In just the past two years, Deutsche Bank, Germany’s largest bank with a large trading footprint in the U.S., has been terrifying widows and orphans – not to mention its shareholders. Two of its executives, William Broeksmit and Charles Gambino, hanged themselves. In June of this year the International Monetary Fund issued a report calling Deutsche Bank “the most important net contributor to systemic risks” on a global basis. In the same month, the U.S. Federal Reserve indicated that the U.S. unit of Deutsche Bank, Deutsche Bank Trust Corp., had failed its stress test. The Fed cited “material unresolved supervisory issues” as one of the reasons for the failed grade.

Last year Deutsche Bank settled charges with British and U.S. authorities for $2.5 billion for rigging the interest rate benchmark known as Libor. It pleaded guilty to the U.S. charges.

In 2014 Deutsche Bank, along with Barclays, was the target of an investigation by the U.S. Senate’s Permanent Subcommittee on Investigations.
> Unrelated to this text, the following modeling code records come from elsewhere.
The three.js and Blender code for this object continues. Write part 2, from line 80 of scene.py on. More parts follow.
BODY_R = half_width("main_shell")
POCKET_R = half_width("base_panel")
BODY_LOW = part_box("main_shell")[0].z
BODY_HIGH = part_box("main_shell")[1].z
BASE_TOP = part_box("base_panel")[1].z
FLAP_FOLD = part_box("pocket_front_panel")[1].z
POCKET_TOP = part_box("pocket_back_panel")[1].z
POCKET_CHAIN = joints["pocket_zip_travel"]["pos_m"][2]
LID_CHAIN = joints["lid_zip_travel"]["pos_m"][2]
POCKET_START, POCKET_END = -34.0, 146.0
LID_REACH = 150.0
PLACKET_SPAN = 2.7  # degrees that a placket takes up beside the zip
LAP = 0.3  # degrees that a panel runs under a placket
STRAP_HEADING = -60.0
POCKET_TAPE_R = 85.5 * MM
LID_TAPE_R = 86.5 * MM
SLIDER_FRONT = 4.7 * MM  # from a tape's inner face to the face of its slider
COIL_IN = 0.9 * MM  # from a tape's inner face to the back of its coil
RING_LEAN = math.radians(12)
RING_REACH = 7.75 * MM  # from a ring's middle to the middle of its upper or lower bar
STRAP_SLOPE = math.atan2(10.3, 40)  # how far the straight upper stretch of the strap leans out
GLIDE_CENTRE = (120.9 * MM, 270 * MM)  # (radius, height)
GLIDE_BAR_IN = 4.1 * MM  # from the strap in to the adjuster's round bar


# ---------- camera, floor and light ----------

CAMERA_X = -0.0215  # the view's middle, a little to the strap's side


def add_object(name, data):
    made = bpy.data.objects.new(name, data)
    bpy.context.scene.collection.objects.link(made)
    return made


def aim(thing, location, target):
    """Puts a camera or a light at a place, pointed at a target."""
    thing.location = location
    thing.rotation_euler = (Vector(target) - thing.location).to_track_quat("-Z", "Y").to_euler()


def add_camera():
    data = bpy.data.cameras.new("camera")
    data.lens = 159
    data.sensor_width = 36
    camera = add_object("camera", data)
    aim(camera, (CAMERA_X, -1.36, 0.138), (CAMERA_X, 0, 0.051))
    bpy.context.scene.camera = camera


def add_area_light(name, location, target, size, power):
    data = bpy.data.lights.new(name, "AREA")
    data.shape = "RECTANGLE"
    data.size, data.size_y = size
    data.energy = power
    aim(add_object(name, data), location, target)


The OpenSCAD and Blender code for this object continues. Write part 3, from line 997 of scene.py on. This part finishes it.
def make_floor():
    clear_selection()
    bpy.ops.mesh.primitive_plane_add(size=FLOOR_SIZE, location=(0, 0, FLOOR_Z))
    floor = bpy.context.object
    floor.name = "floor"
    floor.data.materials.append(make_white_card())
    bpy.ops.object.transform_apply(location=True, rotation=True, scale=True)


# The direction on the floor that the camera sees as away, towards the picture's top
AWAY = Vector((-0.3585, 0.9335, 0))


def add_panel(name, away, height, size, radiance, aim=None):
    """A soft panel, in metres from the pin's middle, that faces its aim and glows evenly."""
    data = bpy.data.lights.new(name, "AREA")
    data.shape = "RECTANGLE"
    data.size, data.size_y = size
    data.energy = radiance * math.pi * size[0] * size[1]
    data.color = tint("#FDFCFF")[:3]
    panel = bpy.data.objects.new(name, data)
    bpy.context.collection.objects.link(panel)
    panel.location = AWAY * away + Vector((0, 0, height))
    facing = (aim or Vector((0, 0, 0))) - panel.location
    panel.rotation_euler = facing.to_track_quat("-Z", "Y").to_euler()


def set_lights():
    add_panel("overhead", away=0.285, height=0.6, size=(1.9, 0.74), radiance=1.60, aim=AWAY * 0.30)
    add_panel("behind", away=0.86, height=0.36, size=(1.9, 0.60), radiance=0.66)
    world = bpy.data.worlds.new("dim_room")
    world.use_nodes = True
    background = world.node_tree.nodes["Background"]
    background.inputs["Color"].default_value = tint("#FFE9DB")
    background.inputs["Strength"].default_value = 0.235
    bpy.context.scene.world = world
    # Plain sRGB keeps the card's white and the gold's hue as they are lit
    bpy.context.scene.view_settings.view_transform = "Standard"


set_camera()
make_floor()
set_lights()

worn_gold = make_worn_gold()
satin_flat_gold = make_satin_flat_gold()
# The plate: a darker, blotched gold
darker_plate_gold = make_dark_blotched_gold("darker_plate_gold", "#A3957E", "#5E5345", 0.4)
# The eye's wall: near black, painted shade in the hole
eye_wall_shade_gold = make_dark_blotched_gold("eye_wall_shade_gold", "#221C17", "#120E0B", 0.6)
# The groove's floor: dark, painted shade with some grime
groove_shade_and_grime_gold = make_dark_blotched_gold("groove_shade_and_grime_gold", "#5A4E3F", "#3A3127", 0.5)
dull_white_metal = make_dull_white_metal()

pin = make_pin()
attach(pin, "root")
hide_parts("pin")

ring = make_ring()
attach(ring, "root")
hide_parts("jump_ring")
The duo had created an elaborate scheme to assist hedge funds in magically converting millions of short-term trades into long-term capital gains, a much lower tax rate, and thus ripping off the U.S. Treasury of tax revenue. Called “basket options” or MAPS at Deutsche Bank, the bank effectively loaned out its balance sheet to hedge funds to conduct billions of trades each year in trading accounts under the bank’s name, deploying massive leverage as high as 20:1 that is illegal in a regular Prime Brokerage account for a hedge fund client. The banks got paid through margin interest, fees for stock loans for short sales, and trade executions.
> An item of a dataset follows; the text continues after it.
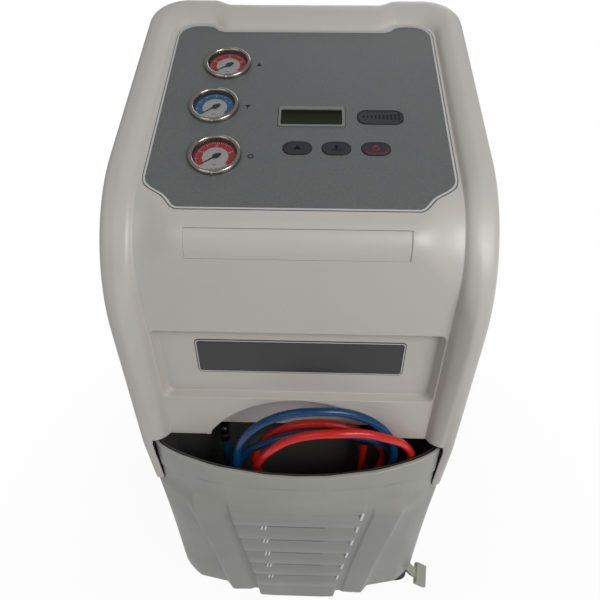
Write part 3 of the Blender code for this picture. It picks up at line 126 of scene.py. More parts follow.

This was not the first time Deutsche Bank had engaged in tax dodge maneuvers. According to the final report of the Senate’s Permanent Subcommittee on Investigations, there had been a previous history of tax abuse. The report found the following:

“About ten years ago, Deutsche Bank became the subject of a series of investigations focused on its participation in abusive tax shelters from 1996 through 2002, which aided and abetted evasion of an estimated $5.9 billion in U.S. income taxes. On December 21, 2010, Deutsche Bank and the U.S. Attorney for the Southern District of New York executed a non-prosecution agreement (NPA) related to the bank’s involvement with the abusive tax shelters. Under the agreement, the bank paid more than $550 million to the United States, and the U.S. Attorney and the U.S. Department of Justice (DOJ) agreed not to prosecute Deutsche Bank criminally for participating in abusive tax shelters benefiting its clients from 1997 to 2005, provided the bank met certain requirements.

“Those requirements included Deutsche Bank’s continued cooperation with the DOJ in its tax shelter prosecutions, and appointment of an independent expert to oversee bank reforms to ensure the bank stopped participating in transactions used to defraud the IRS. The NPA also banned Deutsche Bank’s involvement with any pre-packaged tax products, which were the type of tax shelters that led to the criminal proceedings.”
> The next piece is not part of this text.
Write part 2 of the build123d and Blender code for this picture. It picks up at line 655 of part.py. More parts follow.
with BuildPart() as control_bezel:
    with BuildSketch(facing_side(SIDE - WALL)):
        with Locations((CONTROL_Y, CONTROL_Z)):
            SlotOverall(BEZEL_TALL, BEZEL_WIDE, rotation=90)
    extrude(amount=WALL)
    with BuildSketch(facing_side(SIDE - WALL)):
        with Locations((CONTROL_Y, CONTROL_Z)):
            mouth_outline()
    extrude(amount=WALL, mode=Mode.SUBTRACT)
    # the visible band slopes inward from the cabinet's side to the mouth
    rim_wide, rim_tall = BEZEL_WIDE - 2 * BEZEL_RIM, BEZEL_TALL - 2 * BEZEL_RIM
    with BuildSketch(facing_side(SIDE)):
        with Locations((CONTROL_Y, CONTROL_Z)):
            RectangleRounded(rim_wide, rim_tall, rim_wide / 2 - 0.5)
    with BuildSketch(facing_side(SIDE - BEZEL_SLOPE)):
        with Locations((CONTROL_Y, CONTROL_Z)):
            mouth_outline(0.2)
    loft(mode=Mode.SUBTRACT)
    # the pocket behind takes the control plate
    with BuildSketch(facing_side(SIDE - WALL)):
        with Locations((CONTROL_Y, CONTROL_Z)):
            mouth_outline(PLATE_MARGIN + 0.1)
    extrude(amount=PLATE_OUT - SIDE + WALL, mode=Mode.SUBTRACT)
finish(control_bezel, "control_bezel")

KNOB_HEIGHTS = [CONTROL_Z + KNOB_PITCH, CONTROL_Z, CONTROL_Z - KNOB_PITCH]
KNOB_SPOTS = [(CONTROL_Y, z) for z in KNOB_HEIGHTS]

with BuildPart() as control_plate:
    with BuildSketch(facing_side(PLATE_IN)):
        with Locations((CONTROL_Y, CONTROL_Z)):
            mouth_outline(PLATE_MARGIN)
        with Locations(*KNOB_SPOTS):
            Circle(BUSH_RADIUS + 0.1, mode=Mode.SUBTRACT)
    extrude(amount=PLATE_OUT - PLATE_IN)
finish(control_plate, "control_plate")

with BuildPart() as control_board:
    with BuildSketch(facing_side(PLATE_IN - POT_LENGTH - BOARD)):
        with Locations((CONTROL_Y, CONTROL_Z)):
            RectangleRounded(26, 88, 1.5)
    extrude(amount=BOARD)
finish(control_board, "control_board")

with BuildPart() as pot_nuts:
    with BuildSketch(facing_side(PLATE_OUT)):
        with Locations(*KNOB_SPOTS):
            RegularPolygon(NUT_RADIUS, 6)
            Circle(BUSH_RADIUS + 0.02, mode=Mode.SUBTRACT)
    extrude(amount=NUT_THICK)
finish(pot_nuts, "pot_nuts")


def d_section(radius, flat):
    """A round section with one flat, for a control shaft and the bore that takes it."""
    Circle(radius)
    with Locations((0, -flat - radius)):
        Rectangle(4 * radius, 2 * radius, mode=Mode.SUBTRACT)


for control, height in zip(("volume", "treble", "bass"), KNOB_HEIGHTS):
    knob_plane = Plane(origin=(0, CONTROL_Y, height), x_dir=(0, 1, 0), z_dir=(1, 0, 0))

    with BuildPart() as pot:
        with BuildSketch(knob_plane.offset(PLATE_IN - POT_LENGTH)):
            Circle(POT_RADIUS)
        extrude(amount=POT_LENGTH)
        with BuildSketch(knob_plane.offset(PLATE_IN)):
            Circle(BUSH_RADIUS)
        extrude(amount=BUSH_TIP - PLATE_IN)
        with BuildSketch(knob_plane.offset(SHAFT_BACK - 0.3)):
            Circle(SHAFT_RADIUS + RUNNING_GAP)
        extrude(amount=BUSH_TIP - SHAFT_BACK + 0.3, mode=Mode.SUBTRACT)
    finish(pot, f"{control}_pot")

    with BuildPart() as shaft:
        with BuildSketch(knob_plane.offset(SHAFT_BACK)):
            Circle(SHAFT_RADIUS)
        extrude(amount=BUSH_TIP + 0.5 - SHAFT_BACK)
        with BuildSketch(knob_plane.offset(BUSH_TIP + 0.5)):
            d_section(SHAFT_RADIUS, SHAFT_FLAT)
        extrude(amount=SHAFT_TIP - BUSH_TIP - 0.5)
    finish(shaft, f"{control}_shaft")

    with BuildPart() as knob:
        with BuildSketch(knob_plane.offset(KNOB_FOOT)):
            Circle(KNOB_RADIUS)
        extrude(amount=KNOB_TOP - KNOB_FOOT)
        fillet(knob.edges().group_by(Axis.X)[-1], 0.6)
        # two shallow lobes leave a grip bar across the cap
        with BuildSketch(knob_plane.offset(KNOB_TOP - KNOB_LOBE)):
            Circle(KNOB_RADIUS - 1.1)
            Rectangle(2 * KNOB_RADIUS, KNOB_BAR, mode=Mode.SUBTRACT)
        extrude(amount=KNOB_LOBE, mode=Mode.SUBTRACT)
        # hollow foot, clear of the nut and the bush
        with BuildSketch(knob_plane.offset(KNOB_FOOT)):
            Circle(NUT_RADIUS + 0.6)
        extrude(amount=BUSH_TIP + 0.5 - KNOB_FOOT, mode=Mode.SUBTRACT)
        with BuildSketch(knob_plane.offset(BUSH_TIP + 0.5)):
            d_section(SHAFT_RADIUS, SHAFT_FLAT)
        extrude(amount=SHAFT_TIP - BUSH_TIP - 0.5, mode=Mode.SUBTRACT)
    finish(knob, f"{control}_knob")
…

The Senate report raises a cloud as to why the Justice Department didn’t prosecute Deutsche Bank for what looks like a travesty of the terms of its Non Prosecution Agreement (NPA), writing:

“During the multiple years in which the NPA was negotiated, the bank apparently made no mention of the MAPS product. As explained later, after a Federal Reserve Bank examination identified concerns with the MAPS product in 2012, Deutsche Bank, at the insistence of the Federal Reserve, brought the product to the attention of the U.S. Attorney for the Southern District of New York in connection with the NPA. The bank contacted the U.S. Attorney’s Office in August 2012, and engaged in several followup discussions and meetings. Aside from those contacts, the Subcommittee is unaware of what, if any, actions were taken by the U.S. Attorney’s Office in response. The NPA is still in effect.”

According to its own report of March 31, 2016, Deutsche Bank is currently under investigation related to its trading of precious metals and over its conduct in U.S. Treasury auctions as well as dozens of other probes and civil lawsuits.

At 10:05 a.m. (ET) this morning, the shares of Deutsche Bank are trading at $13.45 on the New York Stock Exchange, down 8.88 percent. Over the past two years, the shares have lost 62 percent of their value.

Given its recent history and the pitchfork mentality of the U.S. public when it comes to out-of-control behemoth banks, railing against the U.S. Justice Department in print doesn’t seem like a particularly sound strategy for a serial recidivist.


Correction: A typo appeared in the first paragraph. The word “tenacity” was used instead of “temerity.” We have now corrected that error.